I left feeling completely conflicted. I researched online like a crazy woman but there were no answers.
No one could give me an answer, because no one knew how a pregnancy would play out for me.
We talked with the fertility doctor again and she got us an appointment to see the actual high risk doctor. We met with her and she didn't see any problems with moving ahead with fertility. She had delivered sextuplets, so this was no biggie to her. But the two doctors were giving me completely different opinions which sent me into a tailspin.
I was so confused. We went back and forth and back and forth... it was excruciating. We actually had an appointment with the fertility specialist to follow up after seeing the high risk OB and we were going to move ahead with an IUI that day, but I couldn't do it. It just didn't feel right.
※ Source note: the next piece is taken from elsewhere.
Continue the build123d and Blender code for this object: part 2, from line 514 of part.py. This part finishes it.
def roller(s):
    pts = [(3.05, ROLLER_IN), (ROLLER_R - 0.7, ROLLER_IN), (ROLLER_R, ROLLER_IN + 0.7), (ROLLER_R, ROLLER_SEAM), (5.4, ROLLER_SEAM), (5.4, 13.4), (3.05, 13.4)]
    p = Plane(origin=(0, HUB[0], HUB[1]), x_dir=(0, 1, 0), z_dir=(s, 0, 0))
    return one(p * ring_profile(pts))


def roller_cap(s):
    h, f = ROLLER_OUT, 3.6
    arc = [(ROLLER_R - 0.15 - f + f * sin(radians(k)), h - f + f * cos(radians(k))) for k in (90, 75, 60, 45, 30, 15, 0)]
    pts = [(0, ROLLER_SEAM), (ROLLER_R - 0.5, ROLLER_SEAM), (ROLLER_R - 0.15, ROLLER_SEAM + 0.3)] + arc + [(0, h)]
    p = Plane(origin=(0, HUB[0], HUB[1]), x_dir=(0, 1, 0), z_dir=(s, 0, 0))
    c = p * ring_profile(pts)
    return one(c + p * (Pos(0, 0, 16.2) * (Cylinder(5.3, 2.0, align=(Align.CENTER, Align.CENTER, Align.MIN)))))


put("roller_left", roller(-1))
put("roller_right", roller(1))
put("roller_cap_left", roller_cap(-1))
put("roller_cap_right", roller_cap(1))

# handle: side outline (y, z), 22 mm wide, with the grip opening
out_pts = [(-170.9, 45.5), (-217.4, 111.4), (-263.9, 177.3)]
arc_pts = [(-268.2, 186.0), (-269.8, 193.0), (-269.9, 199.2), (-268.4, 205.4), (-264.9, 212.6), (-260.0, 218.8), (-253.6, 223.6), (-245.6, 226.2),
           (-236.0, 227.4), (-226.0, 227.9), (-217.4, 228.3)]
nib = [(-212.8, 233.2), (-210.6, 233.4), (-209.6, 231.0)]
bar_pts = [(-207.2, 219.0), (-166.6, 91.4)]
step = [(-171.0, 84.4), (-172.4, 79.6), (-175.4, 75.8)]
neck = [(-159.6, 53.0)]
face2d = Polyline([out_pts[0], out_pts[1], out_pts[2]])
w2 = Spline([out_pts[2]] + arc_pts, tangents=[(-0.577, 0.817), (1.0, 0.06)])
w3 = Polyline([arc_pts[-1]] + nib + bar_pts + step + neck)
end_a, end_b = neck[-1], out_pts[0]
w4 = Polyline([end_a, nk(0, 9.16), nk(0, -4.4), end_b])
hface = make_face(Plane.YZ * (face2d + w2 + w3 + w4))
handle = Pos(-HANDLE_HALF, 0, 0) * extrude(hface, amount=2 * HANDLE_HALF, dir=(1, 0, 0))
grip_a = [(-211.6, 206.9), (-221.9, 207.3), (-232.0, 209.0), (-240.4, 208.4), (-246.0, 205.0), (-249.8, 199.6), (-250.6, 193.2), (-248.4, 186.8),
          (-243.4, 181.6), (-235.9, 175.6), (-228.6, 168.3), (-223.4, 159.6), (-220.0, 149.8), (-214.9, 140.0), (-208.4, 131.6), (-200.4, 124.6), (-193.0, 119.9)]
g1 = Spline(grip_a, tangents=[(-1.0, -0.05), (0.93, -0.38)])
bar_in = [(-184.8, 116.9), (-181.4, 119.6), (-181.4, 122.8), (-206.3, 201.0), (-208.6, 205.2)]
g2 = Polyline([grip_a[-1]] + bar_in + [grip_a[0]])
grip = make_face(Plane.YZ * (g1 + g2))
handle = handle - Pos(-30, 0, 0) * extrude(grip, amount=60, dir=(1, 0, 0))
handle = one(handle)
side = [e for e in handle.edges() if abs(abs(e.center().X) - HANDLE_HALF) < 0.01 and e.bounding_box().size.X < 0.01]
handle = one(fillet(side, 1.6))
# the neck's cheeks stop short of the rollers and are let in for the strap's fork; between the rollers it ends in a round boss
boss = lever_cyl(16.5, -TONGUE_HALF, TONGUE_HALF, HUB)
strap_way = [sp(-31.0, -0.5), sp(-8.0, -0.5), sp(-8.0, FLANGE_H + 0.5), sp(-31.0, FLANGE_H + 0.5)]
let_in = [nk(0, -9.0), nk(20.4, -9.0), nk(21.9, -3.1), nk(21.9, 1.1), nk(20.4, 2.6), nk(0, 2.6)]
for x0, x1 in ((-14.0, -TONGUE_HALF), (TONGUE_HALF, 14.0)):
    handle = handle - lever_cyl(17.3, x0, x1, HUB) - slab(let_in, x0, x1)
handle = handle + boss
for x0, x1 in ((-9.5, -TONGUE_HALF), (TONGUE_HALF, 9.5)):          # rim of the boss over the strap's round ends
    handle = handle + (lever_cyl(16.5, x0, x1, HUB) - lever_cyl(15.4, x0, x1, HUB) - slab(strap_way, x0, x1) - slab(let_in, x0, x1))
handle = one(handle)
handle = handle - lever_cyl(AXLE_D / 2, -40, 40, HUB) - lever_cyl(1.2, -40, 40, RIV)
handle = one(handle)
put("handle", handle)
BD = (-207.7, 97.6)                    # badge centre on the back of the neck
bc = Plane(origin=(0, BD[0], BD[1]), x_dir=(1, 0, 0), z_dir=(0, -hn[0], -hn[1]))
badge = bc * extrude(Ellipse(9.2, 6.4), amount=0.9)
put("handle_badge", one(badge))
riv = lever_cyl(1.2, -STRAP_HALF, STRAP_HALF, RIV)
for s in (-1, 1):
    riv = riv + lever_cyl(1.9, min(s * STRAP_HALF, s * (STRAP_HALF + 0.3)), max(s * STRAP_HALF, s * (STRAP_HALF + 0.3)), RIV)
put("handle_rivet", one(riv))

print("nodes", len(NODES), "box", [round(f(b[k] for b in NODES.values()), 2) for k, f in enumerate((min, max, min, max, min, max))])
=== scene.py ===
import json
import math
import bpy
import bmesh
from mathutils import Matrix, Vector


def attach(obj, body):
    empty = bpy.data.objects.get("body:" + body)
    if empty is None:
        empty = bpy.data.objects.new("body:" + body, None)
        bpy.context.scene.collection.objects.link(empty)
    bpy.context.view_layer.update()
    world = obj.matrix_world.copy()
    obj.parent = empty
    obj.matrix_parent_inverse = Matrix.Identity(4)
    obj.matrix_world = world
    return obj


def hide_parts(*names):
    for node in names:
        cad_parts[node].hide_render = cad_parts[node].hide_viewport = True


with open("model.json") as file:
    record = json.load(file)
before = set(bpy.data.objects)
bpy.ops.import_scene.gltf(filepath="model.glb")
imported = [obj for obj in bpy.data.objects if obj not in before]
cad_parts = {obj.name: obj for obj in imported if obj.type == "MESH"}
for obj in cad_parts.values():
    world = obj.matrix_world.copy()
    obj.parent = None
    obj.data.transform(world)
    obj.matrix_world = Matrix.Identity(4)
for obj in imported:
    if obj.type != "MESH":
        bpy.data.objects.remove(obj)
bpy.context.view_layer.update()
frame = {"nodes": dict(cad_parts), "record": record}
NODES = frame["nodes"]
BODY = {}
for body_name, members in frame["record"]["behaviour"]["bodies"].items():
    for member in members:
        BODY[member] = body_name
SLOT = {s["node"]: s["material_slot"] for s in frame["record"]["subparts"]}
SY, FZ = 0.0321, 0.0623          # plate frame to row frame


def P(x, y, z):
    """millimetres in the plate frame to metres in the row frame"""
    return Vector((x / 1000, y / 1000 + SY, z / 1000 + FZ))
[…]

I felt like I was having a nervous breakdown-- this is when the soul searching began. We prayed for direction-- all the time seeing friends and family adding to their families daily. The whole world seemed to be pregnant or holding a newborn. It was a painful stab in my heart every time I saw them because I was reminded of what we didn't have.
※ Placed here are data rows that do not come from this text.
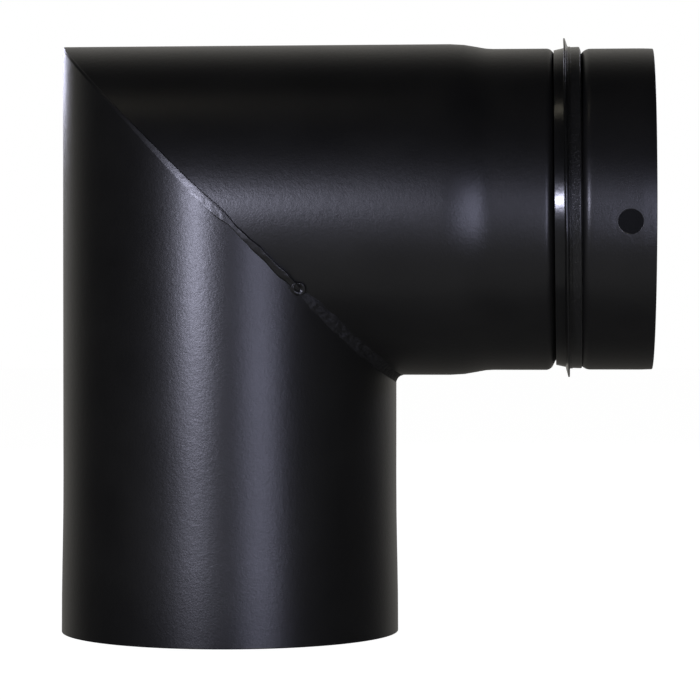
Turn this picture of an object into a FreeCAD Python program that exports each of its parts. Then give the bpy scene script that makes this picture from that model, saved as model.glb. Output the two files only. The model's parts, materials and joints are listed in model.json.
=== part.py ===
"""Flue elbow, 90 degrees, single mitre, for an 80 mm stove pipe system.

Two legs are rolled from 1.2 mm steel sheet and each closed by a lengthwise weld. They are cut to a
mitre and joined by a weld laid in four runs, with a blob of weld metal where two runs meet. The plain
leg stands on its open rim and slips over the spigot of the pipe below. The spigot leg is
swaged down, has a rolled groove that holds a silicone lip seal, and ends in a nose with one
small round hole.

Frame: millimetres. The origin is the centre of the plain leg's open rim, +Z runs up the plain leg
and +X runs out along the spigot leg. The two leg axes cross at CROSSING.
"""

import FreeCAD
import Part

import math
import os

from FreeCAD import Vector

# Whole elbow
LEG_LENGTH = 105.0  # from the crossing of the axes to each open end
WALL = 1.2
PLAIN_RADIUS = 41.6  # outside of the plain leg
SPIGOT_LEG_RADIUS = 41.0  # outside of the spigot leg, before it is swaged

# Plain leg: the mouth is pressed out a little, so that a spigot starts easily
MOUTH_RADIUS = 42.05
MOUTH_LENGTH = 9.0
MOUTH_TAPER_LENGTH = 21.0
MOUTH_BEND_RADIUS = 60.0

# Spigot leg, as distances from the crossing of the axes
SPIGOT_RADIUS = 39.75
SHOULDER_START = 58.6
SHOULDER_END = 64.0
SHOULDER_START_BEND = 30.0
SHOULDER_END_BEND = 16.0
NOSE_RADIUS = 39.65
NOSE_TIP_INSET = 0.08
NOSE_TIP_LENGTH = 3.0
NOSE_TIP_BEND = 30.0

# Rolled seal groove
GROOVE_CENTRE = 84.05
GROOVE_FLOOR_WIDTH = 6.2
GROOVE_DEPTH = 2.6
GROOVE_WALL_RUN = 1.22  # how far each sloping wall runs along the axis
GROOVE_INNER_LIP_BEND = 1.4  # bend radii at mid-wall; the inner lip is the one nearer the mitre
GROOVE_NOSE_LIP_BEND = 2.2
GROOVE_FLOOR_BEND = 1.2

# Lip seal: a foot on the groove's floor, a sloped flank, a fin that stands up and a flat land
SEAL_FOOT_WIDTH = 4.8
SEAL_FOOT_HEIGHT = 1.2
SEAL_FOOT_FLARE = 0.4
SEAL_FLANK_START = -3.05  # along the axis, from the groove's centre
SEAL_FLANK_RISE = 0.53
SEAL_FLANK_TOP_DROP = 0.33  # below the outside of the spigot
SEAL_FIN_START = -0.62
SEAL_FIN_LEAN = 0.28
SEAL_FIN_RADIUS = 41.95
SEAL_FIN_TIP_WIDTH = 0.36
SEAL_LAND_START = 0.4
SEAL_LAND_END = 3.25
SEAL_LAND_RADIUS = 39.8
SEAL_SIDE_END = 3.65
SEAL_SIDE_DROP = 1.1
SEAL_CORNER = 0.3
SEAL_LIFT = 0.4  # the crown sits this much above centre
SEAL_OVERLAP = 0.05  # of the crown and the foot below it

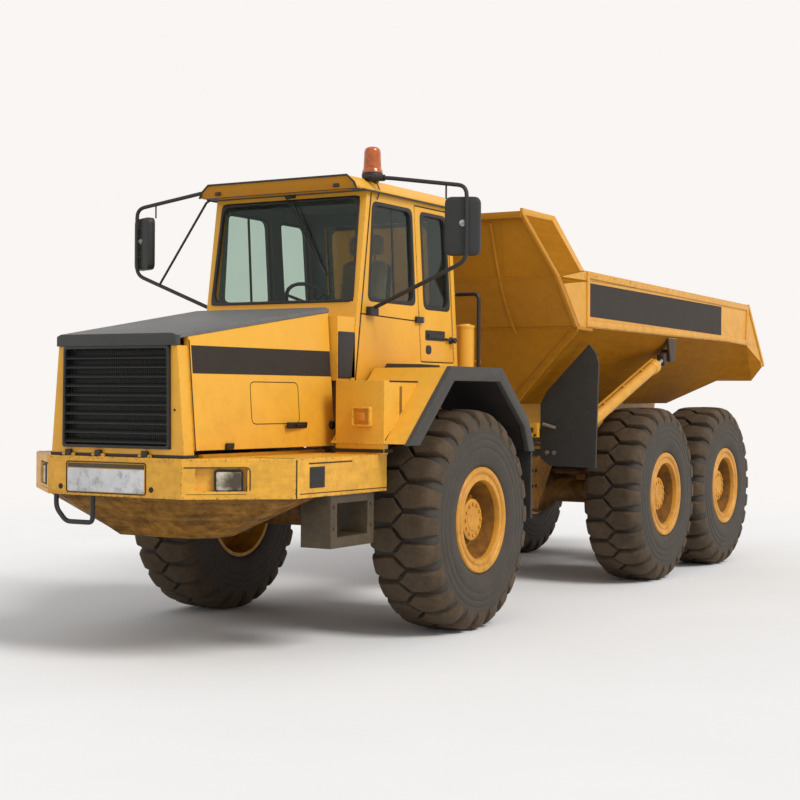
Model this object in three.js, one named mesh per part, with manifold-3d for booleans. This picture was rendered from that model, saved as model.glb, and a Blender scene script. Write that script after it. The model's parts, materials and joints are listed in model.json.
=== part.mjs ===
// Articulated dump truck: a front unit with cab and engine, hinged to a rear unit on
// four driven wheels that carries a tipping body.
// Millimetres. +Z is up and the truck faces -Y, so +X is its left side.
// Inside the machine group, y = 0 is the front axle and z = 0 is the ground.
import * as THREE from 'three';
import { mergeVertices } from 'three/addons/utils/BufferGeometryUtils.js';
import Module from 'manifold-3d';

// ---------------------------------------------------------------- driving dimensions
// Heights build up from the tyre: the frame stands on the axles, the nose and the cab stand
// on the frame, and the body lies on the rear rails.
const SEAT = 0.3;                 // gap left where two pieces seat on each other
const RUN = 8;                    // gap round a piece that opens

// Wheels and axles
const TYRE_RADIUS = 865;
const TYRE_WIDTH = 574;
const TYRE_SIDES = 36;
const RIM_RADIUS = 414;
const RIM_SIDES = 20;
const OUTER_HALF_WIDTH = 1430;    // centre line to a tyre's outer face
const WHEELBASE = 4000;           // front axle to first rear axle
const BOGIE_SPACING = 2 * TYRE_RADIUS + 90;   // first rear axle to second rear axle
const PIVOT_Y = 1200;             // steering pivot behind the front axle
const HOUSING_RADIUS = 120;       // axle tube
const DRUM_RADIUS = 210;          // brake drum at each end of an axle
const DIFFERENTIAL_RADIUS = 245;
const HUB_BACK = -30;             // back of the hub from the wheel's middle, along the axle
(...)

Of course I was glad for them, but I was so sad for us. I felt so insufficient.
We took a break from everything and prayed, cried, grieved, and healed. One of my favorite verses that got me through this time was Psalm 139:13-16:
"For you created my inmost being; you knit me together in my mother's womb. I praise you because I am fearfully and wonderfully made; your works are wonderful, I know that full well. My frame was not hidden from you when I was made in the secret place, when I was woven together in the depths of the earth. Your eyes saw my unformed body; all the days ordained for me were written in your book before one of them came to be."
This reminded me that God made me exactly how I was supposed to be: I was not broken. I was perfect. We eventually began to have some clarity and began to come together on which road we should take.
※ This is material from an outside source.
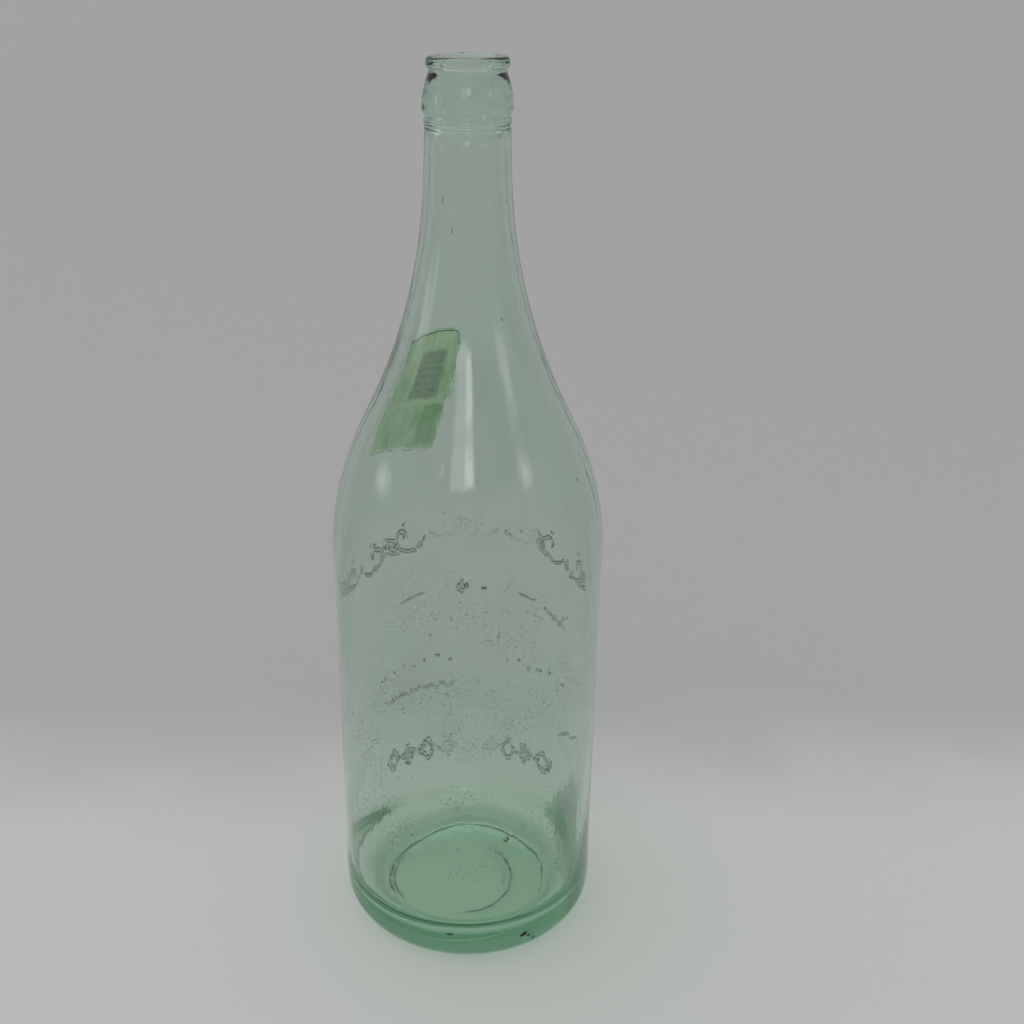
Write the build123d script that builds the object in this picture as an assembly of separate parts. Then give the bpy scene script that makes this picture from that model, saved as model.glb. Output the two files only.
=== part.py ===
from build123d import *
import os
from math import asin, cos, degrees, radians, sin, sqrt, tan

# A quart soda bottle of pale green glass, made in one piece with a crown finish, and what is left
# of a paper strip label gummed to its shoulder. Millimetres. The bottle stands on z = 0 with its
# axis on +Z. Its decorated front faces +Y, and the label lies on the shoulder towards -X of it.

# Driving dimensions of the outside
total_height = 305.0
body_radius = 46.65
body_top = 142.0
shoulder_radius = 110.0
shoulder_lean = 26.0
shoulder_straight = 8.9
sweep_radius = 180.0
neck_lean = 2.0

# Base and heel
heel_radius = 10.2
heel_turn = 86.0
flare_radius = 172.0
bearing_width = 3.5
push_up = 3.0
push_up_share = 0.85
scar_radius = 20.5
scar_width = 1.2
scar_depth = 0.3
scar_off_axis = 4.0
scar_direction = -150.0

# Inside
body_wall = 3.5
floor_height = 8.5
floor_dome = 1.2
floor_blend = 13.0
bore_radius = 8.0
bore_length = 14.0
mouth_rounding = 1.2

# Crown finish: radii, and depths below the top of the lip
lip_radius = 12.7
lip_rounding = 1.5
lip_land = 1.0
undercut_radius = 11.95
undercut_hollow = 0.15
undercut_top_depth = 3.5
undercut_end_depth = 4.9
bulge_radius = 13.95
bulge_depth = 14.7
ring_radius = 13.4
ring_root_radius = 12.95
ring_top_depth = 17.2
ring_end_depth = 19.6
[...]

This is where the previous post takes place at Costco. We conceived our daughter there (click that last link so you don't get the wrong idea.) We finally felt that we had direction. We started doing research.
In the fall of 2008, I sent out emails to let anyone and everyone know that we felt led to adopt just in case anyone knew of a birthmother. We met with the lady from Costco again and she gave us a massive amount of useful information about how to get started. The home study was the first thing to check off of the list. We also had a consult with an adoption lawyer to learn more about the legal issues. We met with an agency and loved the social worker!
We decided on the agency that we met with and I started getting excited! I had goals and things to work towards... it was not just hoping each month and then facing disappointment. It was progress that I could see. Then, in March '09, the social worker called and asked if we could have our profile book ready in a week to show a birthmother. We were ecstatic!
My sister and brother-in-law came and helped us all weekend and we got it finished. There were a few missed appointments after that and that birthmother fell through. We had a few of those instances-- adoption has ups and downs, too. But we tried to remember with each disappointment that we were closer to OUR baby.
We attended a class through our agency the next month to learn about what happened when you were actually chosen. Then, at the end of April, we were heading down to the beach for a quick getaway. On the way down, we got a phone call from Nick's brother-in-law's stepmother (I know. You probably need a diagram!) Her boss's, brother's common-law wife was pregnant and thinking of giving the baby up. We set up a meeting for the next Sunday... she wanted to meet us!